EXERCISE DETAILS: Print all entries word for word.

RAW DATA:
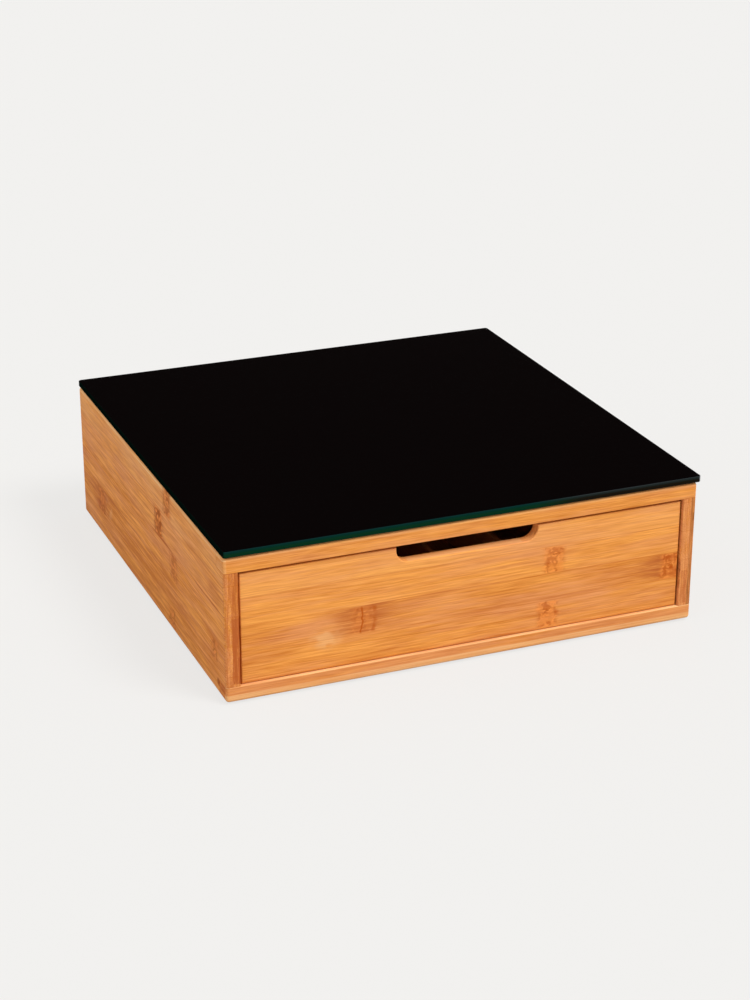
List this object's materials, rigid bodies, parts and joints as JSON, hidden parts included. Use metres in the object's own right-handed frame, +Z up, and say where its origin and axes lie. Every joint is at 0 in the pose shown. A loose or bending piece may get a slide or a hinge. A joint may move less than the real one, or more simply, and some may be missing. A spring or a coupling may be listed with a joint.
{
  "type": "coffee capsule drawer",
  "caption": "Low square bamboo box under a black glass plate, with a drawer of capsule lanes that is pulled out by a finger notch in its front.",
  "frame": {"origin": "on the table, under the middle of the box", "axes": "+X right, +Y back (the drawer opens towards -Y), +Z up"},
  "size_m": [0.312, 0.318, 0.0991],
  "materials": {
    "bamboo_box": "oiled caramel bamboo, satin",
    "bamboo_front": "oiled caramel bamboo, satin",
    "bamboo_inner": "plain bamboo, matt",
    "dowel_wood": "raw",
    "black_glass": "black, polished, green at the edge",
    "clear_silicone": "translucent",
    "foot_rubber": "matt dark"
  },
  "bodies": {
    "carcass": {"foot_front_left": "foot_rubber", "foot_front_right": "foot_rubber", "foot_back_left": "foot_rubber", "foot_back_right": "foot_rubber", "bottom_panel": "bamboo_box", "left_side_panel": "bamboo_box", "right_side_panel": "bamboo_box", "back_panel": "bamboo_box", "top_panel": "bamboo_box", "panel_dowels": "dowel_wood", "glass_pad_front_left": "clear_silicone", "glass_pad_front_right": "clear_silicone", "glass_pad_back_left": "clear_silicone", "glass_pad_back_right": "clear_silicone", "glass_top": "black_glass"},
    "drawer": {"drawer_front": "bamboo_front", "drawer_left_wall": "bamboo_inner", "drawer_right_wall": "bamboo_inner", "drawer_back": "bamboo_inner", "drawer_floor": "bamboo_inner", "lane_divider_1": "bamboo_inner", "lane_divider_2": "bamboo_inner", "lane_divider_3": "bamboo_inner", "lane_divider_4": "bamboo_inner", "lane_divider_5": "bamboo_inner"}
  },
  "joints": [
    {"name": "drawer_slide", "type": "slide", "parent": "carcass", "child": "drawer", "axis": [0, -1, 0], "range_m": [0, 0.25]}
  ]
}
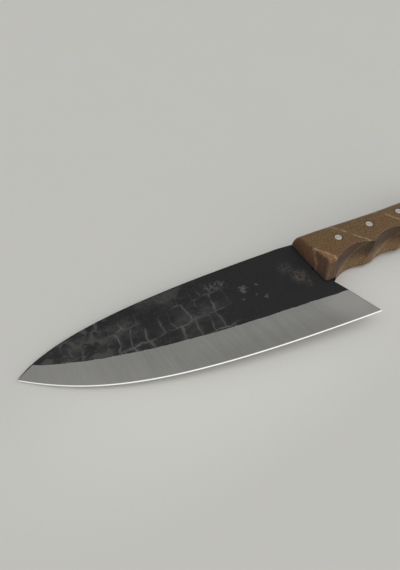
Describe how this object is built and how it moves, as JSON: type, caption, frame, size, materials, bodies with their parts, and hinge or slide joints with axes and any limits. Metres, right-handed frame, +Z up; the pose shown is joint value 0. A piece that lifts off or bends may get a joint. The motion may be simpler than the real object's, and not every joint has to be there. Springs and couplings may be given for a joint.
{
  "type": "meat cleaver knife",
  "caption": "Hand-forged, deep-bladed butcher's knife: dark forge-scale cheeks, a bright ground bevel and a slotted, finger-grooved wooden handle held by two-piece rivets.",
  "frame": {"origin": "middle of the floor under the knife's box, with the knife lying on its right side as it comes to rest", "axes": "+X towards the butt of the handle, +Y towards the spine of the blade, +Z up, out of the left cheek; the knife's own long axis is pitched 3.11 degrees about Y, because it rests on the front arris of the handle and on the point of the blade"},
  "size_m": [0.2932, 0.0668, 0.0263],
  "materials": {
    "forged_steel": "black forge scale on the cheeks, satin ground bevel, bright cutting bevel",
    "oiled_hardwood": "oiled, open-pored, satin",
    "rivet_ring": "filed flush, satin",
    "rivet_core": "filed flush, satin"
  },
  "bodies": {
    "root": {"blade": "forged_steel", "handle": "oiled_hardwood", "front_rivet_sleeve": "rivet_ring", "middle_rivet_sleeve": "rivet_ring", "rear_rivet_sleeve": "rivet_ring", "front_rivet_post": "rivet_core", "middle_rivet_post": "rivet_core", "rear_rivet_post": "rivet_core"}
  },
  "joints": []
}
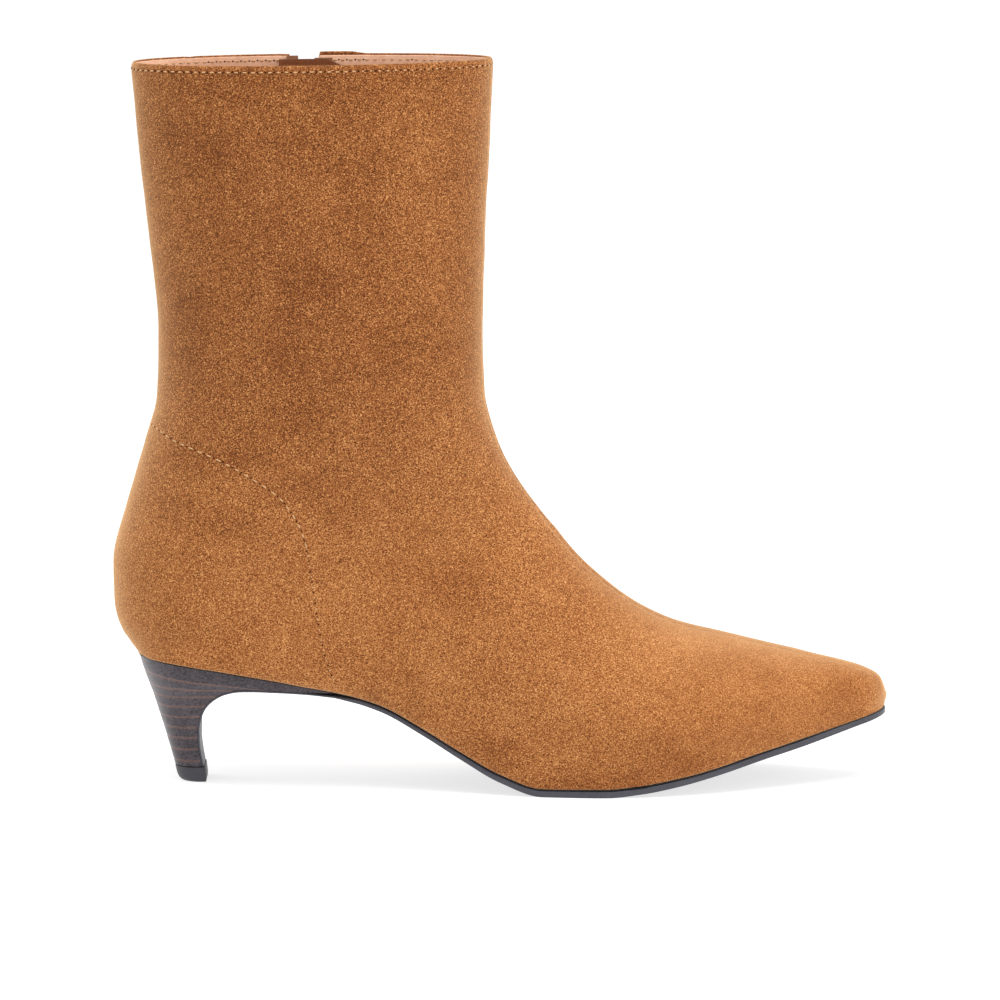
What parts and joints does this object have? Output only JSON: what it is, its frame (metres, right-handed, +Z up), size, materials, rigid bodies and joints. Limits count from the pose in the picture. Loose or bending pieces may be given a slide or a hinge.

ANSWER TO THE PROBLEM:
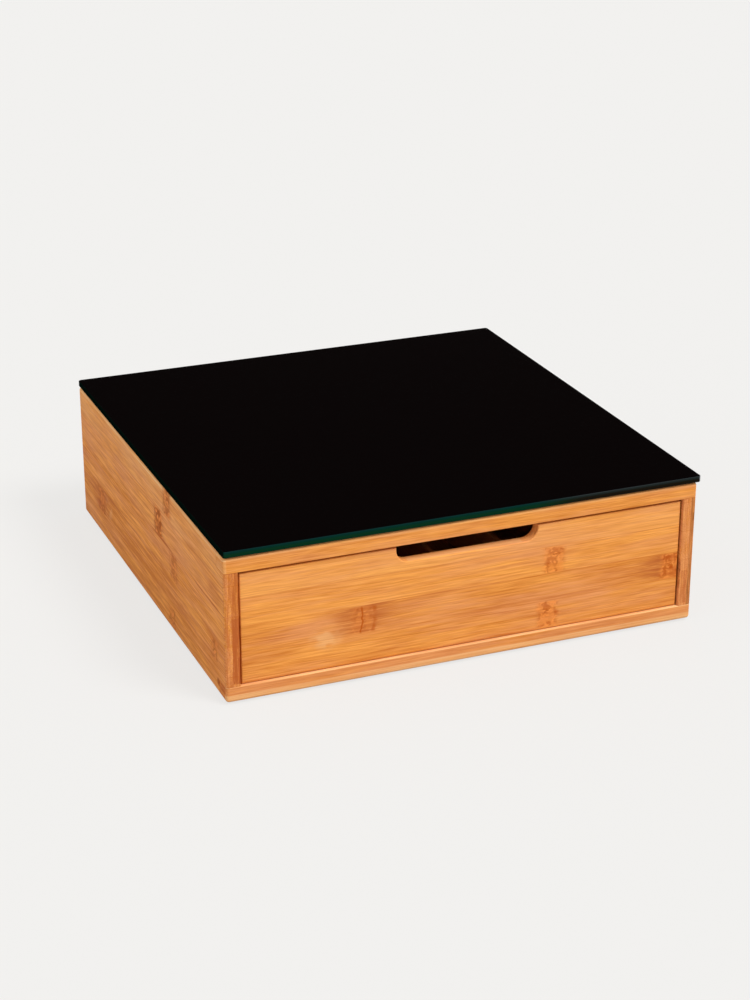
List this object's materials, rigid bodies, parts and joints as JSON, hidden parts included. Use metres in the object's own right-handed frame, +Z up, and say where its origin and axes lie. Every joint is at 0 in the pose shown. A loose or bending piece may get a slide or a hinge. A joint may move less than the real one, or more simply, and some may be missing. A spring or a coupling may be listed with a joint.
{
  "type": "coffee capsule drawer",
  "caption": "Low square bamboo box under a black glass plate, with a drawer of capsule lanes that is pulled out by a finger notch in its front.",
  "frame": {"origin": "on the table, under the middle of the box", "axes": "+X right, +Y back (the drawer opens towards -Y), +Z up"},
  "size_m": [0.312, 0.318, 0.0991],
  "materials": {
    "bamboo_box": "oiled caramel bamboo, satin",
    "bamboo_front": "oiled caramel bamboo, satin",
    "bamboo_inner": "plain bamboo, matt",
    "dowel_wood": "raw",
    "black_glass": "black, polished, green at the edge",
    "clear_silicone": "translucent",
    "foot_rubber": "matt dark"
  },
  "bodies": {
    "carcass": {"foot_front_left": "foot_rubber", "foot_front_right": "foot_rubber", "foot_back_left": "foot_rubber", "foot_back_right": "foot_rubber", "bottom_panel": "bamboo_box", "left_side_panel": "bamboo_box", "right_side_panel": "bamboo_box", "back_panel": "bamboo_box", "top_panel": "bamboo_box", "panel_dowels": "dowel_wood", "glass_pad_front_left": "clear_silicone", "glass_pad_front_right": "clear_silicone", "glass_pad_back_left": "clear_silicone", "glass_pad_back_right": "clear_silicone", "glass_top": "black_glass"},
    "drawer": {"drawer_front": "bamboo_front", "drawer_left_wall": "bamboo_inner", "drawer_right_wall": "bamboo_inner", "drawer_back": "bamboo_inner", "drawer_floor": "bamboo_inner", "lane_divider_1": "bamboo_inner", "lane_divider_2": "bamboo_inner", "lane_divider_3": "bamboo_inner", "lane_divider_4": "bamboo_inner", "lane_divider_5": "bamboo_inner"}
  },
  "joints": [
    {"name": "drawer_slide", "type": "slide", "parent": "carcass", "child": "drawer", "axis": [0, -1, 0], "range_m": [0, 0.25]}
  ]
}
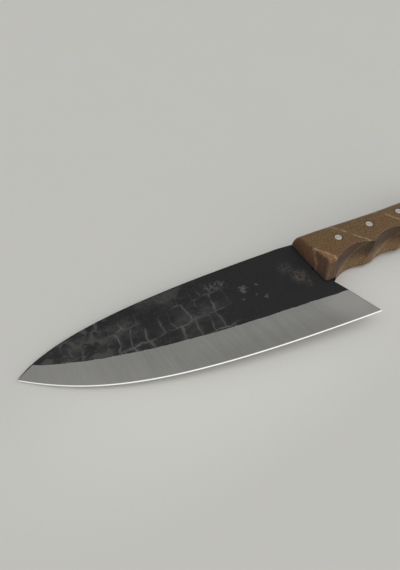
Describe how this object is built and how it moves, as JSON: type, caption, frame, size, materials, bodies with their parts, and hinge or slide joints with axes and any limits. Metres, right-handed frame, +Z up; the pose shown is joint value 0. A piece that lifts off or bends may get a joint. The motion may be simpler than the real object's, and not every joint has to be there. Springs and couplings may be given for a joint.
{
  "type": "meat cleaver knife",
  "caption": "Hand-forged, deep-bladed butcher's knife: dark forge-scale cheeks, a bright ground bevel and a slotted, finger-grooved wooden handle held by two-piece rivets.",
  "frame": {"origin": "middle of the floor under the knife's box, with the knife lying on its right side as it comes to rest", "axes": "+X towards the butt of the handle, +Y towards the spine of the blade, +Z up, out of the left cheek; the knife's own long axis is pitched 3.11 degrees about Y, because it rests on the front arris of the handle and on the point of the blade"},
  "size_m": [0.2932, 0.0668, 0.0263],
  "materials": {
    "forged_steel": "black forge scale on the cheeks, satin ground bevel, bright cutting bevel",
    "oiled_hardwood": "oiled, open-pored, satin",
    "rivet_ring": "filed flush, satin",
    "rivet_core": "filed flush, satin"
  },
  "bodies": {
    "root": {"blade": "forged_steel", "handle": "oiled_hardwood", "front_rivet_sleeve": "rivet_ring", "middle_rivet_sleeve": "rivet_ring", "rear_rivet_sleeve": "rivet_ring", "front_rivet_post": "rivet_core", "middle_rivet_post": "rivet_core", "rear_rivet_post": "rivet_core"}
  },
  "joints": []
}
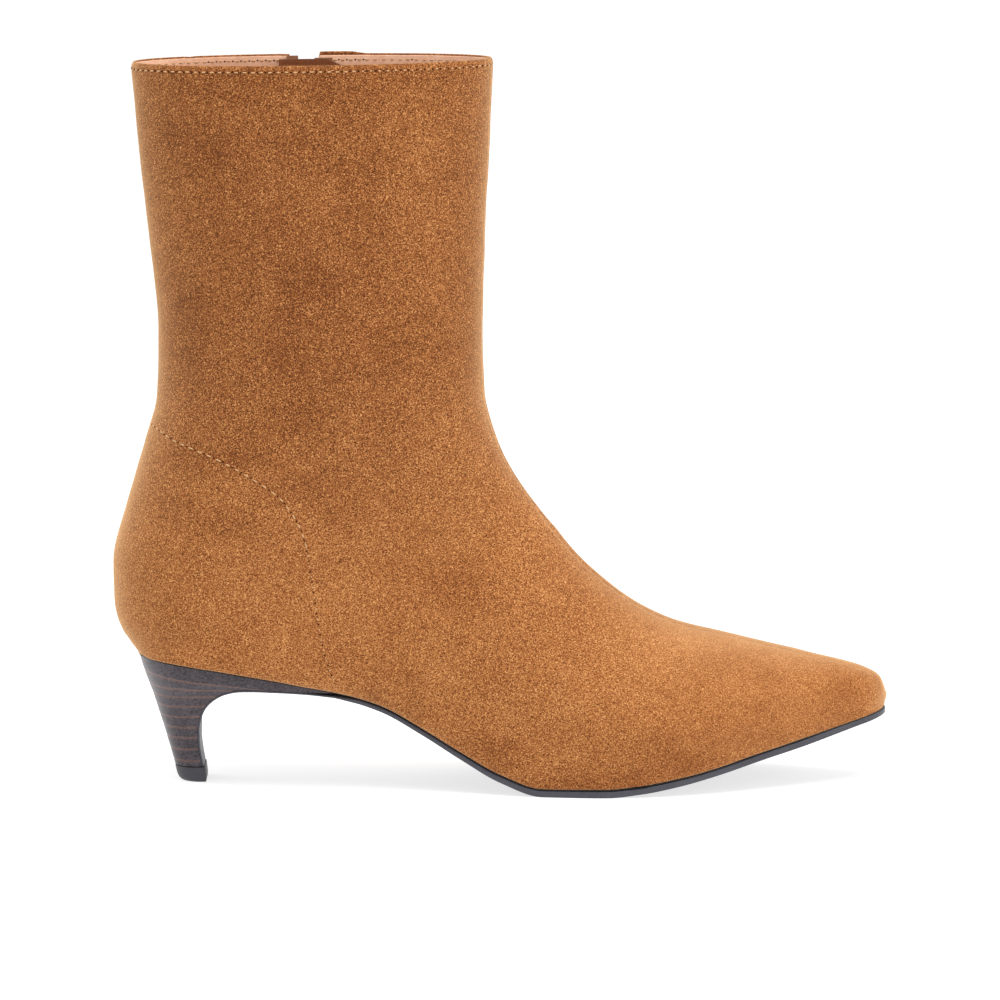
What parts and joints does this object have? Output only JSON: what it is, its frame (metres, right-handed, +Z up), size, materials, rigid bodies and joints. Limits count from the pose in the picture. Loose or bending pieces may be given a slide or a hinge.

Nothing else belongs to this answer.